Could you output each line of the data that follows exactly?

#####

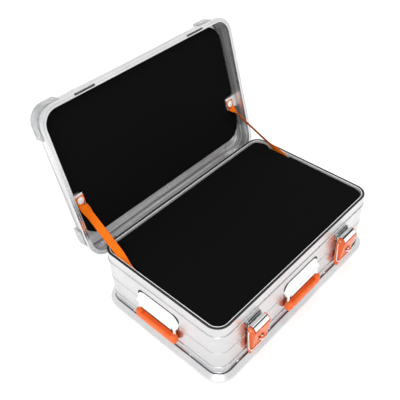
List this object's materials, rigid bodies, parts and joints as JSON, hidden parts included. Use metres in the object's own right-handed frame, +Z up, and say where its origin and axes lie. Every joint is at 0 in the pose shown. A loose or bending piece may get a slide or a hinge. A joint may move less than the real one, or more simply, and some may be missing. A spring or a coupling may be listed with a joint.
{
  "type": "carry_case",
  "caption": "Open aluminium transport case with a black foam fill, lid straps, draw latches and drop handles in orange",
  "frame": {"origin": "centre of the tub's underside", "axes": "+X along the case, to the right seen from the latches; +Y from the latches to the hinges; +Z up"},
  "size_m": [0.5906, 0.5469, 0.4944],
  "materials": {
    "aluminium": "satin",
    "aluminium_bright": "satin",
    "steel": "satin",
    "cast": "satin",
    "rubber": "matte",
    "foam": "matte",
    "orange_lever": "satin",
    "orange_grip": "satin",
    "webbing": "matte"
  },
  "bodies": {
    "base": {"base_shell": "aluminium", "base_rim": "aluminium_bright", "rim_gasket": "rubber", "base_frame": "aluminium", "base_frame_rivets": "aluminium_bright", "base_foam_bottom": "foam", "base_foam_middle": "foam", "base_foam_top": "foam", "hinge_base_leaf_left": "steel", "hinge_base_leaf_right": "steel", "hinge_pin_left": "steel", "hinge_pin_right": "steel", "hinge_base_rivets": "steel", "latch_plate_left": "steel", "latch_plate_right": "steel", "latch_plate_rivets": "steel", "latch_hood_left": "steel", "latch_hood_right": "steel", "padlock_staple_left": "steel", "padlock_staple_right": "steel", "strap_anchor_left": "steel", "strap_anchor_right": "steel", "strap_anchor_rivets": "aluminium_bright", "handle_bracket_front": "aluminium_bright", "handle_bracket_left": "aluminium_bright", "handle_bracket_right": "aluminium_bright", "handle_bracket_rivets": "steel"},
    "lid": {"lid_shell": "aluminium", "lid_flange": "aluminium_bright", "lid_foam": "foam", "stacking_corner_front_left": "cast", "stacking_corner_front_right": "cast", "stacking_corner_back_left": "cast", "stacking_corner_back_right": "cast", "stacking_corner_rivets": "aluminium_bright", "latch_keeper_left": "steel", "latch_keeper_right": "steel", "latch_keeper_rivets": "steel", "hinge_lid_leaf_left": "steel", "hinge_lid_leaf_right": "steel", "hinge_lid_rivets": "steel", "strap_bracket_left": "steel", "strap_bracket_right": "steel", "strap_screws": "steel", "lid_strap_left": "webbing", "lid_strap_right": "webbing"},
    "latch_lever_left": {"latch_lever_left": "orange_lever", "latch_lever_pin_left": "steel"},
    "latch_bail_left": {"latch_bail_left": "steel"},
    "latch_lever_right": {"latch_lever_right": "orange_lever", "latch_lever_pin_right": "steel"},
    "latch_bail_right": {"latch_bail_right": "steel"},
    "handle_front": {"handle_wire_front": "steel", "handle_grip_front": "orange_grip"},
    "handle_left": {"handle_wire_left": "steel", "handle_grip_left": "orange_grip"},
    "handle_right": {"handle_wire_right": "steel", "handle_grip_right": "orange_grip"}
  },
  "joints": [
    {"name": "lid_hinge", "type": "hinge", "parent": "base", "child": "lid", "pos_m": [0, 0.1823, 0.137], "axis": [1, 0, 0], "range_deg": [0, 104.5], "deforming": ["lid_strap_left", "lid_strap_right"]},
    {"name": "latch_lever_left_pivot", "type": "hinge", "parent": "base", "child": "latch_lever_left", "pos_m": [-0.1675, -0.1895, 0.112], "axis": [-1, 0, 0], "range_deg": [0, 115]},
    {"name": "latch_bail_left_pivot", "type": "hinge", "parent": "latch_lever_left", "child": "latch_bail_left", "pos_m": [-0.1675, -0.18684, 0.10492], "axis": [1, 0, 0], "range_deg": [-170.5, 0]},
    {"name": "latch_lever_right_pivot", "type": "hinge", "parent": "base", "child": "latch_lever_right", "pos_m": [0.1675, -0.1895, 0.112], "axis": [-1, 0, 0], "range_deg": [0, 115]},
    {"name": "latch_bail_right_pivot", "type": "hinge", "parent": "latch_lever_right", "child": "latch_bail_right", "pos_m": [0.1675, -0.18684, 0.10492], "axis": [1, 0, 0], "range_deg": [-170.5, 0]},
    {"name": "handle_front_swing", "type": "hinge", "parent": "base", "child": "handle_front", "pos_m": [0, -0.1842, 0.09], "axis": [-1, 0, 0], "range_deg": [0, 95]},
    {"name": "handle_left_swing", "type": "hinge", "parent": "base", "child": "handle_left", "pos_m": [-0.2842, 0, 0.09], "axis": [0, 1, 0], "range_deg": [0, 95]},
    {"name": "handle_right_swing", "type": "hinge", "parent": "base", "child": "handle_right", "pos_m": [0.2842, 0, 0.09], "axis": [0, -1, 0], "range_deg": [0, 95]}
  ]
}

#####

■ **Written answer**:
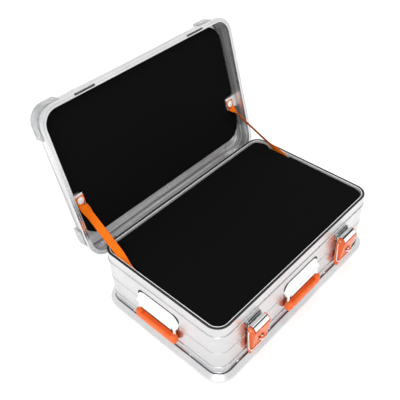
List this object's materials, rigid bodies, parts and joints as JSON, hidden parts included. Use metres in the object's own right-handed frame, +Z up, and say where its origin and axes lie. Every joint is at 0 in the pose shown. A loose or bending piece may get a slide or a hinge. A joint may move less than the real one, or more simply, and some may be missing. A spring or a coupling may be listed with a joint.
{
  "type": "carry_case",
  "caption": "Open aluminium transport case with a black foam fill, lid straps, draw latches and drop handles in orange",
  "frame": {"origin": "centre of the tub's underside", "axes": "+X along the case, to the right seen from the latches; +Y from the latches to the hinges; +Z up"},
  "size_m": [0.5906, 0.5469, 0.4944],
  "materials": {
    "aluminium": "satin",
    "aluminium_bright": "satin",
    "steel": "satin",
    "cast": "satin",
    "rubber": "matte",
    "foam": "matte",
    "orange_lever": "satin",
    "orange_grip": "satin",
    "webbing": "matte"
  },
  "bodies": {
    "base": {"base_shell": "aluminium", "base_rim": "aluminium_bright", "rim_gasket": "rubber", "base_frame": "aluminium", "base_frame_rivets": "aluminium_bright", "base_foam_bottom": "foam", "base_foam_middle": "foam", "base_foam_top": "foam", "hinge_base_leaf_left": "steel", "hinge_base_leaf_right": "steel", "hinge_pin_left": "steel", "hinge_pin_right": "steel", "hinge_base_rivets": "steel", "latch_plate_left": "steel", "latch_plate_right": "steel", "latch_plate_rivets": "steel", "latch_hood_left": "steel", "latch_hood_right": "steel", "padlock_staple_left": "steel", "padlock_staple_right": "steel", "strap_anchor_left": "steel", "strap_anchor_right": "steel", "strap_anchor_rivets": "aluminium_bright", "handle_bracket_front": "aluminium_bright", "handle_bracket_left": "aluminium_bright", "handle_bracket_right": "aluminium_bright", "handle_bracket_rivets": "steel"},
    "lid": {"lid_shell": "aluminium", "lid_flange": "aluminium_bright", "lid_foam": "foam", "stacking_corner_front_left": "cast", "stacking_corner_front_right": "cast", "stacking_corner_back_left": "cast", "stacking_corner_back_right": "cast", "stacking_corner_rivets": "aluminium_bright", "latch_keeper_left": "steel", "latch_keeper_right": "steel", "latch_keeper_rivets": "steel", "hinge_lid_leaf_left": "steel", "hinge_lid_leaf_right": "steel", "hinge_lid_rivets": "steel", "strap_bracket_left": "steel", "strap_bracket_right": "steel", "strap_screws": "steel", "lid_strap_left": "webbing", "lid_strap_right": "webbing"},
    "latch_lever_left": {"latch_lever_left": "orange_lever", "latch_lever_pin_left": "steel"},
    "latch_bail_left": {"latch_bail_left": "steel"},
    "latch_lever_right": {"latch_lever_right": "orange_lever", "latch_lever_pin_right": "steel"},
    "latch_bail_right": {"latch_bail_right": "steel"},
    "handle_front": {"handle_wire_front": "steel", "handle_grip_front": "orange_grip"},
    "handle_left": {"handle_wire_left": "steel", "handle_grip_left": "orange_grip"},
    "handle_right": {"handle_wire_right": "steel", "handle_grip_right": "orange_grip"}
  },
  "joints": [
    {"name": "lid_hinge", "type": "hinge", "parent": "base", "child": "lid", "pos_m": [0, 0.1823, 0.137], "axis": [1, 0, 0], "range_deg": [0, 104.5], "deforming": ["lid_strap_left", "lid_strap_right"]},
    {"name": "latch_lever_left_pivot", "type": "hinge", "parent": "base", "child": "latch_lever_left", "pos_m": [-0.1675, -0.1895, 0.112], "axis": [-1, 0, 0], "range_deg": [0, 115]},
    {"name": "latch_bail_left_pivot", "type": "hinge", "parent": "latch_lever_left", "child": "latch_bail_left", "pos_m": [-0.1675, -0.18684, 0.10492], "axis": [1, 0, 0], "range_deg": [-170.5, 0]},
    {"name": "latch_lever_right_pivot", "type": "hinge", "parent": "base", "child": "latch_lever_right", "pos_m": [0.1675, -0.1895, 0.112], "axis": [-1, 0, 0], "range_deg": [0, 115]},
    {"name": "latch_bail_right_pivot", "type": "hinge", "parent": "latch_lever_right", "child": "latch_bail_right", "pos_m": [0.1675, -0.18684, 0.10492], "axis": [1, 0, 0], "range_deg": [-170.5, 0]},
    {"name": "handle_front_swing", "type": "hinge", "parent": "base", "child": "handle_front", "pos_m": [0, -0.1842, 0.09], "axis": [-1, 0, 0], "range_deg": [0, 95]},
    {"name": "handle_left_swing", "type": "hinge", "parent": "base", "child": "handle_left", "pos_m": [-0.2842, 0, 0.09], "axis": [0, 1, 0], "range_deg": [0, 95]},
    {"name": "handle_right_swing", "type": "hinge", "parent": "base", "child": "handle_right", "pos_m": [0.2842, 0, 0.09], "axis": [0, -1, 0], "range_deg": [0, 95]}
  ]
}